His last call was just a few days before his death. "He told me goodbye at the end of the conversation," McCullough said. "That was strange. He had never done that before. It was like maybe he knew something."

Sarah Clairday, 22, said she is struggling to mend her life and begin anew without her husband.

She returned to college after his death but found that she couldn't concentrate.

She said she kept remembering the day in December 2004 when an instructor quietly interrupted a test she was taking and told her to go home because the Marines had something to tell her about her husband.

When he was killed, Clairday's battalion was part of a second sweep through Fallouja, searching for insurgents who might have sneaked back into the city west of Baghdad after the November battle.

Clairday's squad was on security patrol, backing other squads that were assaulting houses. Hearing that a squad was cornered inside a house, he and his Marines scrambled to the roof of a three-story building and jumped a 4-foot gap to reach the roof of that house and attempt to get the Marines out safely.

Sarah Clairday, who after her husband's death got a tattoo of a blue butterfly on her back along with the phrase "In Memory of Jason," said his heroism does not surprise her. In the Marine Corps, she said, he had found the stability he had sought and "the Marines were his brothers."

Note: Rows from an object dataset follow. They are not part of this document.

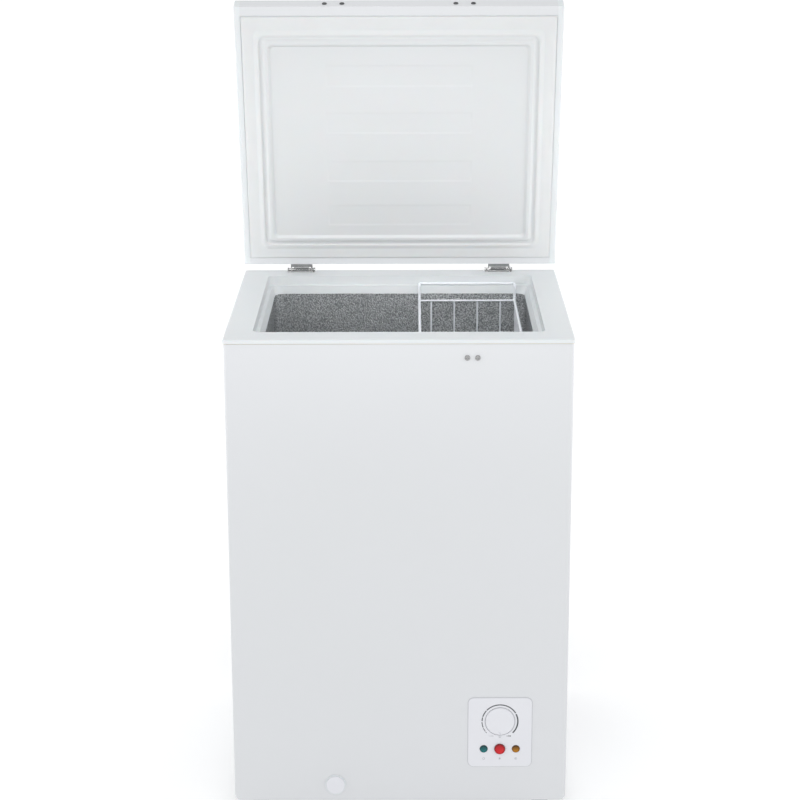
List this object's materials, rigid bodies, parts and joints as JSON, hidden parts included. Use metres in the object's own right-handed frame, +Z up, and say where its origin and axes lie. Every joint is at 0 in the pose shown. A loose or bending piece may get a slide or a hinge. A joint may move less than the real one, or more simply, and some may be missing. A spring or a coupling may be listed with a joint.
{
  "type": "chest freezer",
  "caption": "Small upright-proportioned chest freezer with a lifting lid on two rear hinges, embossed tub, hanging wire basket and a front control panel.",
  "frame": {"origin": "on the floor, midway along the whole object with its lid open, on its centre plane", "axes": "+Z up; -Y towards the user, out of the front; +X to the user's right"},
  "size_m": [0.548, 0.5254, 1.284],
  "materials": {
    "white_paint": "white powder-coated sheet steel, satin",
    "galvanised": "galvanised sheet steel, satin",
    "pu_foam": null,
    "embossed_aluminium": "stucco-embossed aluminium sheet, satin",
    "white_plastic": "white moulded polystyrene, satin",
    "white_abs": "white moulded ABS, satin",
    "gasket_pvc": "white flexible PVC, matte",
    "copper_pipe": "drawn copper tube, satin",
    "steel_pipe": "coated steel tube, satin",
    "black_paint": "black enamelled steel, satin",
    "black_rubber": "moulded black rubber, matte",
    "black_plastic": "moulded black plastic, matte",
    "grey_plastic": "moulded grey plastic, matte",
    "bright_steel": "nickel-plated steel, polished",
    "spring_steel": "drawn spring steel, satin",
    "green_lens": "translucent green plastic, gloss",
    "amber_lens": "translucent amber plastic, gloss",
    "red_button": "translucent red plastic, gloss",
    "coated_wire": "steel wire with a white plastic coating, gloss"
  },
  "bodies": {
    "cabinet": {"outer_shell": "white_paint", "back_panel": "galvanised", "base_pan": "galvanised", "foam_insulation": "pu_foam", "inner_liner": "embossed_aluminium", "top_frame": "white_plastic", "evaporator_coil": "copper_pipe", "condenser_coil": "steel_pipe", "compressor": "black_paint", "compressor_plate": "galvanised", "compressor_grommets": "black_rubber", "compressor_bolts": "spring_steel", "compressor_bay_panel": "galvanised", "start_relay_cover": "black_plastic", "filter_drier": "copper_pipe", "refrigerant_pipes": "copper_pipe", "side_grille": "white_abs", "grille_screws": "bright_steel", "cord_inlet_grommet": "black_rubber", "feet": "black_plastic", "drain_tube": "white_plastic", "control_bezel": "white_abs", "control_box": "grey_plastic", "power_lamp_lens": "green_lens", "run_lamp_lens": "amber_lens", "lamp_holders": "black_plastic", "fast_freeze_switch": "black_plastic", "thermostat_body": "galvanised", "catch_screws": "bright_steel", "hinge_bases": "bright_steel", "hinge_springs": "spring_steel", "hinge_base_screws": "bright_steel"},
    "lid": {"lid_skin": "white_paint", "lid_side_cap_left": "white_plastic", "lid_side_cap_right": "white_plastic", "lid_inner_panel": "white_plastic", "lid_foam": "pu_foam", "lid_gasket": "gasket_pvc", "lid_front_screws": "bright_steel", "hinge_leaves": "bright_steel", "hinge_pins": "bright_steel", "hinge_leaf_screws": "bright_steel"},
    "knob": {"thermostat_knob": "white_abs", "thermostat_spindle": "spring_steel"},
    "button": {"fast_freeze_button": "red_button"},
    "basket": {"basket_frame": "coated_wire", "basket_floor_ring": "coated_wire", "basket_wall_wires": "coated_wire", "basket_floor_wires": "coated_wire"},
    "cap": {"drain_cap": "white_abs"},
    "plug": {"drain_plug": "gasket_pvc"}
  },
  "joints": [
    {"name": "lid_hinge", "type": "hinge", "parent": "cabinet", "child": "lid", "pos_m": [0, 0.22577, 0.8065], "axis": [-1, 0, 0], "range_deg": [-75.9, 0]},
    {"name": "knob_turn", "type": "hinge", "parent": "cabinet", "child": "knob", "pos_m": [0.1633, -0.26108, 0.1599], "axis": [0, 1, 0], "range_deg": [0, 314]},
    {"name": "button_press", "type": "slide", "parent": "cabinet", "child": "button", "axis": [0, 1, 0], "range_m": [0, 0.0024], "stiffness_N_per_m": 900, "springref_m": -0.001},
    {"name": "basket_lift", "type": "slide", "parent": "cabinet", "child": "basket", "axis": [0, 0, 1], "range_m": [0, 0.09]},
    {"name": "drain_cap_pull", "type": "slide", "parent": "cabinet", "child": "cap", "axis": [0, -1, 0], "range_m": [0, 0.018]},
    {"name": "drain_plug_lift", "type": "slide", "parent": "cabinet", "child": "plug", "axis": [0, 0, 1], "range_m": [0, 0.03]}
  ]
}
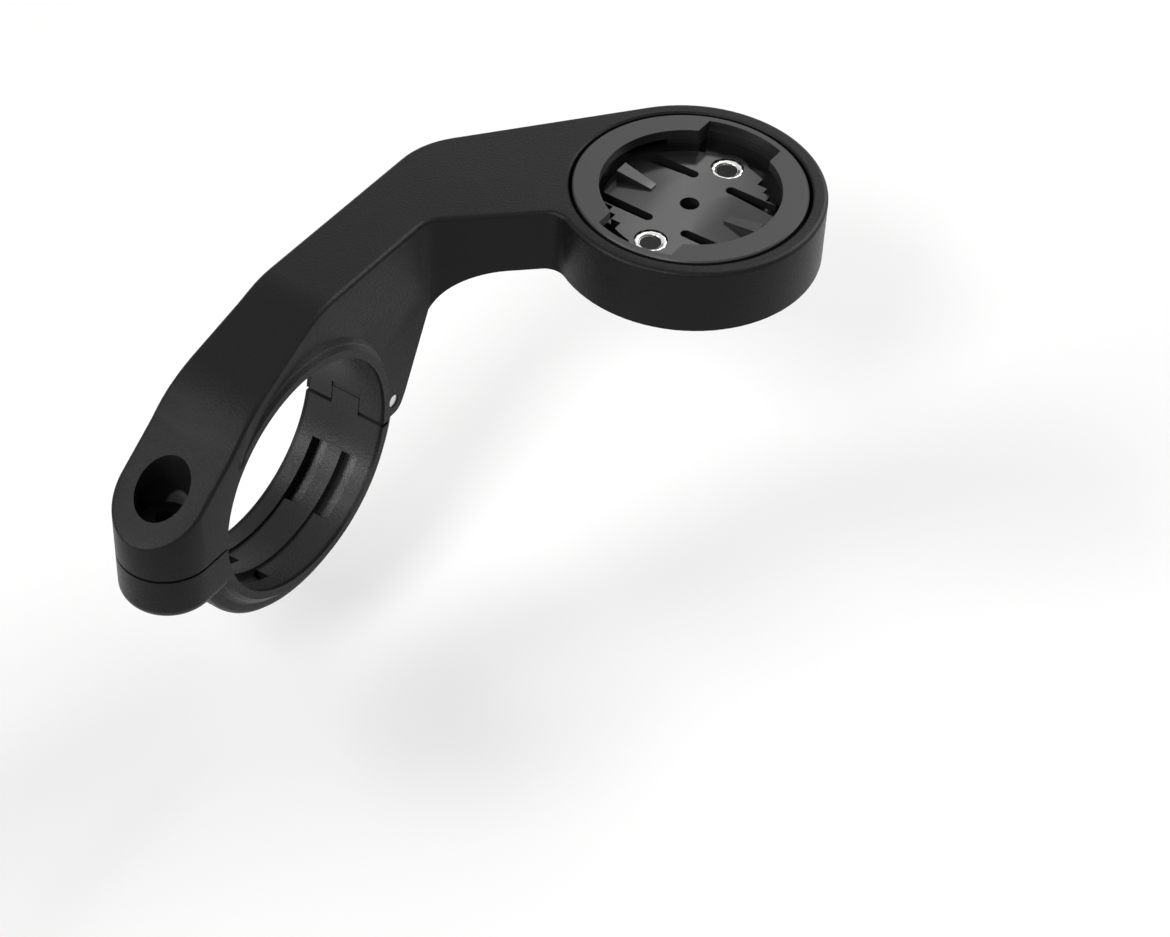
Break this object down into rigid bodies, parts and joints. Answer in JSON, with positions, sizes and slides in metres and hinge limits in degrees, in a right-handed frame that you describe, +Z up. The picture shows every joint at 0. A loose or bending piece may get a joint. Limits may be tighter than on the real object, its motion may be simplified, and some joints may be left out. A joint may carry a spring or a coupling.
{
  "type": "bike computer mount",
  "caption": "Out-front handlebar mount: hinged ring clamp with a cranked arm that carries a round quarter-turn socket for a bike computer.",
  "frame": {"origin": "centre of the handlebar bore, at the middle of the clamp's width", "axes": "+X along the handlebar, +Y forward to the computer's socket, +Z up"},
  "size_m": [0.057, 0.1054, 0.0471],
  "materials": {
    "black_nylon": "fine matt moulded glass-filled nylon",
    "satin_black": "smooth satin moulded nylon",
    "black_steel": "black oxide screw steel",
    "bright_steel": "ground steel pin",
    "nickel": "nickel-plated brass"
  },
  "bodies": {
    "mount": {"arm": "black_nylon", "hinge_pin": "bright_steel", "quarter_turn_disc": "satin_black", "threaded_insert_front": "nickel", "threaded_insert_rear": "nickel", "disc_screw_front": "black_steel", "disc_screw_rear": "black_steel"},
    "strap": {"clamp_strap": "black_nylon", "clamp_nut": "black_steel"},
    "screw": {"clamp_screw": "black_steel"}
  },
  "joints": [
    {"name": "strap_swing", "type": "hinge", "parent": "mount", "child": "strap", "pos_m": [0, 0.0199, -0.001], "axis": [1, 0, 0], "range_deg": [0, 65]},
    {"name": "screw_withdraw", "type": "slide", "parent": "mount", "child": "screw", "axis": [0, 0, 1], "range_m": [0, 0.012]}
  ]
}
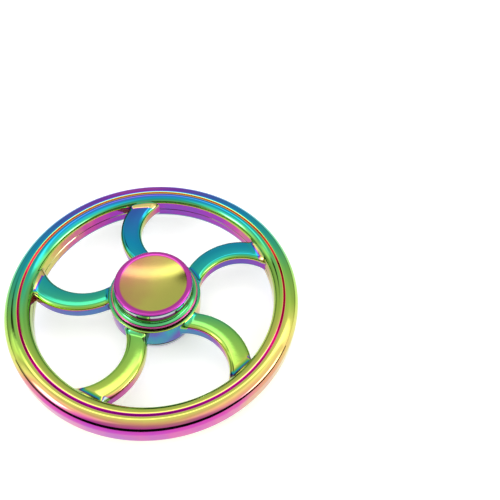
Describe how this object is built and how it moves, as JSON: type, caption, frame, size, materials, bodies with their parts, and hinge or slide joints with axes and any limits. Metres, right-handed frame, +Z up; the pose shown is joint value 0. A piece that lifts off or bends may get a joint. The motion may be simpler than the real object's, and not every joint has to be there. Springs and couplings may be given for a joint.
{
  "type": "fidget spinner",
  "caption": "Round wheel-shaped hand spinner: curved spokes, beaded rim and a ball bearing in the hub, turned between two dished finger caps.",
  "frame": {"origin": "centre of the bottom finger cap's lip plane, on the surface that the spinner stands on", "axes": "+Z up along the spin axis; the wheel is centred on Z; one spoke starts along +Y"},
  "size_m": [0.06, 0.06, 0.0128],
  "materials": {
    "wheel_plating": "mirror-bright rainbow vapour-deposited plating on a zinc alloy casting",
    "cap_plating": "rainbow vapour-deposited plating on a turned cap, satin in the dish",
    "bearing_steel": "ground bearing steel",
    "ball_steel": "lapped",
    "pressed_steel": "pressed sheet",
    "spring_wire": "drawn wire",
    "stud_steel": "black oxide"
  },
  "bodies": {
    "grip": {"finger_cap_top": "cap_plating", "finger_cap_bottom": "cap_plating", "cap_stud": "stud_steel", "bearing_inner_race": "bearing_steel"},
    "wheel": {"wheel": "wheel_plating", "bearing_outer_race": "bearing_steel", "bearing_shield_upper": "pressed_steel", "bearing_shield_lower": "pressed_steel", "snap_ring_upper": "spring_wire", "snap_ring_lower": "spring_wire"},
    "cage": {"ball_cage_upper": "pressed_steel", "ball_cage_lower": "pressed_steel"},
    "ball_01": {"bearing_ball_01": "ball_steel"},
    "ball_02": {"bearing_ball_02": "ball_steel"},
    "ball_03": {"bearing_ball_03": "ball_steel"},
    "ball_04": {"bearing_ball_04": "ball_steel"},
    "ball_05": {"bearing_ball_05": "ball_steel"},
    "ball_06": {"bearing_ball_06": "ball_steel"},
    "ball_07": {"bearing_ball_07": "ball_steel"},
    "ball_08": {"bearing_ball_08": "ball_steel"},
    "ball_09": {"bearing_ball_09": "ball_steel"},
    "ball_10": {"bearing_ball_10": "ball_steel"}
  },
  "joints": [
    {"name": "wheel_spin", "type": "hinge", "parent": "grip", "child": "wheel", "pos_m": [0, 0, 0.0064], "axis": [0, 0, 1], "continuous": true},
    {"name": "cage_orbit", "type": "hinge", "parent": "grip", "child": "cage", "pos_m": [0, 0, 0.0064], "axis": [0, 0, 1], "continuous": true},
    {"name": "ball_01_roll", "type": "hinge", "parent": "cage", "child": "ball_01", "pos_m": [0.00476, 0, 0.0064], "axis": [0, 0, 1], "continuous": true},
    {"name": "ball_02_roll", "type": "hinge", "parent": "cage", "child": "ball_02", "pos_m": [0.00385, 0.0028, 0.0064], "axis": [0, 0, 1], "continuous": true},
    {"name": "ball_03_roll", "type": "hinge", "parent": "cage", "child": "ball_03", "pos_m": [0.00147, 0.00453, 0.0064], "axis": [0, 0, 1], "continuous": true},
    {"name": "ball_04_roll", "type": "hinge", "parent": "cage", "child": "ball_04", "pos_m": [-0.00147, 0.00453, 0.0064], "axis": [0, 0, 1], "continuous": true},
    {"name": "ball_05_roll", "type": "hinge", "parent": "cage", "child": "ball_05", "pos_m": [-0.00385, 0.0028, 0.0064], "axis": [0, 0, 1], "continuous": true},
    {"name": "ball_06_roll", "type": "hinge", "parent": "cage", "child": "ball_06", "pos_m": [-0.00476, 0, 0.0064], "axis": [0, 0, 1], "continuous": true},
    {"name": "ball_07_roll", "type": "hinge", "parent": "cage", "child": "ball_07", "pos_m": [-0.00385, -0.0028, 0.0064], "axis": [0, 0, 1], "continuous": true},
    {"name": "ball_08_roll", "type": "hinge", "parent": "cage", "child": "ball_08", "pos_m": [-0.00147, -0.00453, 0.0064], "axis": [0, 0, 1], "continuous": true},
    {"name": "ball_09_roll", "type": "hinge", "parent": "cage", "child": "ball_09", "pos_m": [0.00147, -0.00453, 0.0064], "axis": [0, 0, 1], "continuous": true},
    {"name": "ball_10_roll", "type": "hinge", "parent": "cage", "child": "ball_10", "pos_m": [0.00385, -0.0028, 0.0064], "axis": [0, 0, 1], "continuous": true}
  ],
  "couplings": [
    {"joint": "cage_orbit", "follows": "wheel_spin", "ratio": 0.58336},
    {"joint": "ball_01_roll", "follows": "wheel_spin", "ratio": 2.9157},
    {"joint": "ball_02_roll", "follows": "wheel_spin", "ratio": 2.9157},
    {"joint": "ball_03_roll", "follows": "wheel_spin", "ratio": 2.9157},
    {"joint": "ball_04_roll", "follows": "wheel_spin", "ratio": 2.9157},
    {"joint": "ball_05_roll", "follows": "wheel_spin", "ratio": 2.9157},
    {"joint": "ball_06_roll", "follows": "wheel_spin", "ratio": 2.9157},
    {"joint": "ball_07_roll", "follows": "wheel_spin", "ratio": 2.9157},
    {"joint": "ball_08_roll", "follows": "wheel_spin", "ratio": 2.9157},
    {"joint": "ball_09_roll", "follows": "wheel_spin", "ratio": 2.9157},
    {"joint": "ball_10_roll", "follows": "wheel_spin", "ratio": 2.9157}
  ]
}
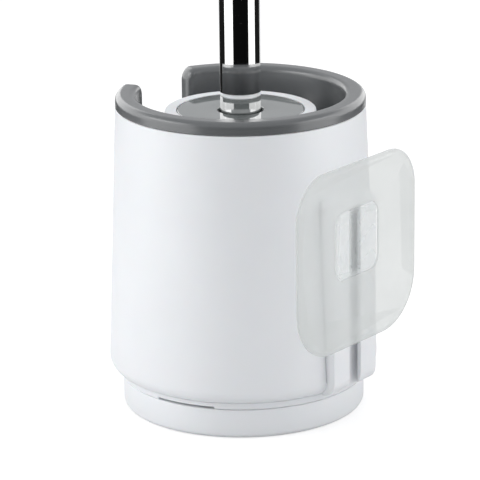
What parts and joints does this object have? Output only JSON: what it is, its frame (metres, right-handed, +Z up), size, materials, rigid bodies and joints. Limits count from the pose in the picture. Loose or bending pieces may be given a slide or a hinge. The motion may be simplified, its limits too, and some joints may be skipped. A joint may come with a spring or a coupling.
{
  "type": "toilet brush holder",
  "caption": "Tapered round toilet brush holder with a notched collar, drip tray base, lidded brush on a steel tube handle, and a stick-on wall plate it hooks onto",
  "frame": {"origin": "middle of the base tray's flat underside, on the floor", "axes": "+Z up along the holder and the brush handle; +Y towards the wall, square to the adhesive face; the open notch faces -Y, turned 2.85 degrees towards -X"},
  "size_m": [0.1264, 0.1302, 0.394],
  "materials": {
    "white_plastic": "satin white moulded plastic",
    "grey_plastic": "satin-gloss mid grey moulded plastic",
    "grey_gloss": "mirror-gloss light grey plastic",
    "frosted_plastic": "frosted translucent sheet",
    "clear_plastic": "clear moulded plastic",
    "adhesive": "clear acrylic gel film",
    "polished_steel": "mirror-polished stainless tube",
    "zinc_steel": "plated steel thread",
    "stem_plastic": "white moulded plastic",
    "bristle": "white nylon filaments"
  },
  "bodies": {
    "base": {"base_tray": "white_plastic"},
    "holder": {"shell": "white_plastic", "collar": "grey_plastic"},
    "wall_mount": {"wall_plate": "frosted_plastic", "wall_hook": "clear_plastic", "adhesive_film": "adhesive"},
    "brush": {"handle_tube": "polished_steel", "handle_cap": "polished_steel", "lid_disc": "white_plastic", "lid_inset": "grey_gloss", "lid_underplate": "white_plastic", "lid_bush": "grey_plastic", "tube_plug": "stem_plastic", "threaded_stud": "zinc_steel", "brush_stem": "stem_plastic", "brush_hub": "stem_plastic", "bristle_tier_1": "bristle", "bristle_tier_2": "bristle", "bristle_tier_3": "bristle", "bristle_tier_4": "bristle", "bristle_tier_5": "bristle", "bristle_tier_6": "bristle", "bristle_tip": "bristle"}
  },
  "joints": [
    {"name": "brush_lift", "type": "slide", "parent": "base", "child": "brush", "axis": [0, 0, 1], "range_m": [0, 0.15]},
    {"name": "holder_lift", "type": "slide", "parent": "base", "child": "holder", "axis": [0, 0, 1], "range_m": [0, 0.03]},
    {"name": "plate_slide", "type": "slide", "parent": "holder", "child": "wall_mount", "axis": [0, 0, -1], "range_m": [0, 0.095]}
  ]
}
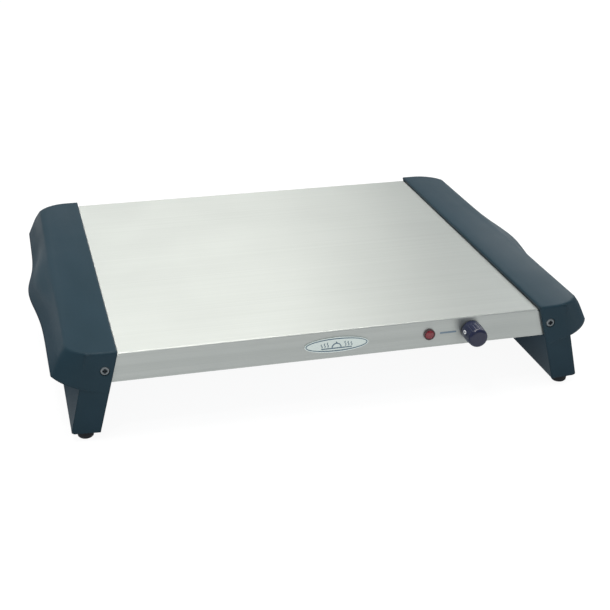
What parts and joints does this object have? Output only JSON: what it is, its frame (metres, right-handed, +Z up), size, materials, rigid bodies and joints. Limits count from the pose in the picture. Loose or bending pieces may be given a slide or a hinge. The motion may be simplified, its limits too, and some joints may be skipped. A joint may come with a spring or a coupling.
{
  "type": "electric buffet server",
  "caption": "Low electric warming tray with a brushed steel top, moulded end frames with hand grips, a pilot lamp and a turning thermostat knob.",
  "frame": {"origin": "on the resting surface under the centre of the whole object's box", "axes": "+X to the right as seen from the control side, +Y to the back, +Z up"},
  "size_m": [0.478, 0.382, 0.077],
  "materials": {
    "moulding": "satin, fine texture",
    "brushed_top": "brushed along the width",
    "galvanised": "galvanised",
    "screw_steel": "bright",
    "foot_rubber": "matt",
    "spreader": "mill",
    "mica": "satin",
    "ribbon": "dull",
    "blanket": "fibrous",
    "badge_metal": "satin",
    "badge_ink": "printed",
    "bezel": "gloss",
    "lens": "red, moulded",
    "neon_glass": "clear",
    "phenolic": "matt",
    "brass": "turned",
    "knob_plastic": "satin gloss",
    "marker_white": "printed",
    "gland_plastic": "satin",
    "lead_red": "insulation",
    "lead_blue": "insulation",
    "ground_green": "plated"
  },
  "bodies": {
    "chassis": {"left_end_frame": "moulding", "right_end_frame": "moulding", "front_left_foot": "foot_rubber", "front_right_foot": "foot_rubber", "rear_left_foot": "foot_rubber", "rear_right_foot": "foot_rubber", "foot_screws": "screw_steel", "frame_screws": "screw_steel", "frame_nuts": "galvanised", "top_panel": "brushed_top", "bottom_cover": "galvanised", "cover_screws": "screw_steel", "heat_spreader": "spreader", "upper_mica": "mica", "heating_element": "ribbon", "lower_mica": "mica", "insulation_blanket": "blanket", "retainer_plate": "galvanised", "clamp_studs": "screw_steel", "clamp_nuts": "galvanised", "thermal_fuse": "brass", "fuse_clip": "galvanised", "badge_plate": "badge_metal", "badge_emblem": "badge_ink", "lamp_bezel": "bezel", "lamp_lens": "lens", "lamp_clip": "galvanised", "neon_lamp": "neon_glass", "thermostat_body": "phenolic", "thermostat_bracket": "galvanised", "thermostat_bushing": "brass", "bushing_nut": "screw_steel", "bimetal_strip": "brass", "terminal_pins": "brass", "cord_gland": "gland_plastic", "gland_nut": "gland_plastic", "terminal_block": "phenolic", "terminal_screws": "brass", "ground_screw": "ground_green", "ground_lug": "brass", "live_lead": "lead_red", "neutral_lead": "lead_blue", "element_lead": "lead_red", "lamp_leads": "lead_red"},
    "control": {"thermostat_shaft": "screw_steel", "knob": "knob_plastic", "knob_marker": "marker_white"}
  },
  "joints": [
    {"name": "knob_turn", "type": "hinge", "parent": "chassis", "child": "control", "pos_m": [0.1175, -0.175, 0.0615], "axis": [0, 1, 0], "range_deg": [0, 270]}
  ]
}
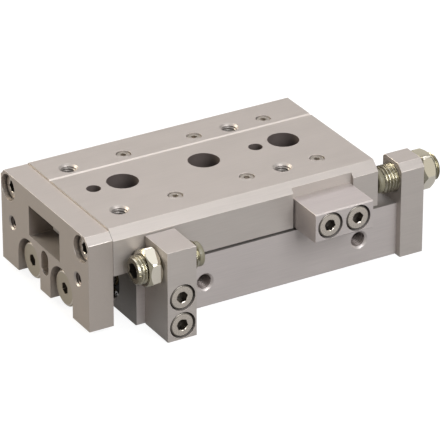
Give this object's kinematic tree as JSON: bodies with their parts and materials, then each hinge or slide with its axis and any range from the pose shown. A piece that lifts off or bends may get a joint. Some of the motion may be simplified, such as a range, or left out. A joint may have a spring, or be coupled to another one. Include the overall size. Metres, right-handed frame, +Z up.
{
  "type": "pneumatic slide table",
  "caption": "Compact air slide table: twin-rod cylinder body, crossed-roller guide, sliding table with end plate, and side-mounted stroke adjusters.",
  "frame": {"origin": "middle of the body's flat bottom face, where the slide rests on its machine", "axes": "+X along the travel, pointing away from the end plate, so the table extends towards -X; +Y away from the side with the ports and adjusters; +Z up out of the table's top"},
  "size_m": [0.1083, 0.0622, 0.0295],
  "materials": {
    "anodised": "clear anodised, fine matt blast",
    "bright_steel": "bright nickel plated",
    "screw_steel": "plain stainless",
    "ground_steel": "hardened and ground",
    "chromed_rod": "hard chrome, polished",
    "cage_brass": "stamped sheet, satin",
    "cover_brass": "turned",
    "seal_rubber": "nitrile rubber",
    "urethane": "pale cast polyurethane",
    "magnet": "sintered ring magnet, bare"
  },
  "bodies": {
    "housing": {"body_block": "anodised", "rod_covers": "cover_brass", "rod_seals": "seal_rubber", "cover_o_rings": "seal_rubber", "snap_rings": "ground_steel", "head_caps": "anodised", "head_cap_o_rings": "seal_rubber", "guide_block": "ground_steel", "guide_screws": "screw_steel", "guide_end_plates": "screw_steel", "guide_end_screws": "screw_steel", "front_adjuster_bracket": "anodised", "front_bracket_screws": "screw_steel", "front_lock_nut": "bright_steel", "rear_adjuster_bracket": "anodised", "rear_bracket_screws": "screw_steel", "rear_lock_nut": "bright_steel"},
    "table_slide": {"table": "anodised", "end_plate": "anodised", "plate_screws": "screw_steel", "stopper_block": "anodised", "stopper_screws": "screw_steel", "table_rails": "ground_steel", "rail_screws": "screw_steel", "rail_end_stops": "screw_steel", "rod_end_bolts": "bright_steel", "rod_collars": "screw_steel", "piston_rods": "chromed_rod", "pistons": "anodised", "piston_seals": "seal_rubber", "piston_magnets": "magnet", "piston_bumpers": "seal_rubber"},
    "cage_pair": {"roller_cages": "cage_brass", "crossed_rollers": "ground_steel"},
    "front_adjuster": {"front_adjuster_bolt": "bright_steel", "front_bumper": "urethane"},
    "rear_adjuster": {"rear_adjuster_bolt": "bright_steel", "rear_bumper": "urethane"}
  },
  "joints": [
    {"name": "table_travel", "type": "slide", "parent": "housing", "child": "table_slide", "axis": [-1, 0, 0], "range_m": [0, 0.032]},
    {"name": "cage_travel", "type": "slide", "parent": "housing", "child": "cage_pair", "axis": [-1, 0, 0], "range_m": [0, 0.016]},
    {"name": "front_adjuster_screw", "type": "slide", "parent": "housing", "child": "front_adjuster", "axis": [-1, 0, 0], "range_m": [0, 0.0035]},
    {"name": "rear_adjuster_screw", "type": "slide", "parent": "housing", "child": "rear_adjuster", "axis": [1, 0, 0], "range_m": [0, 0.005]}
  ],
  "couplings": [
    {"joint": "cage_travel", "follows": "table_travel", "ratio": 0.5}
  ]
}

She said her husband was never one to leave things halffinished, whether it was trapping beavers on a lake or getting tattoos -- of which he had several, including Semper Fi, the Marine Corps motto meaning "always faithful."

"It was like in baseball, he was the biggest hustler, the team leader," his widow said in an interview. "If they were down and going to get beat, he'd find a way to bring everyone up and find a way to win."

She said she is proud of the Navy Cross but cannot help thinking that if her husband had been a little less brave, he might be alive today.

"We were supposed to be a family," she said, tears filling her eyes. "It's like he chose his military family over us in the heat of the moment, but I guess you have to do what you have to do."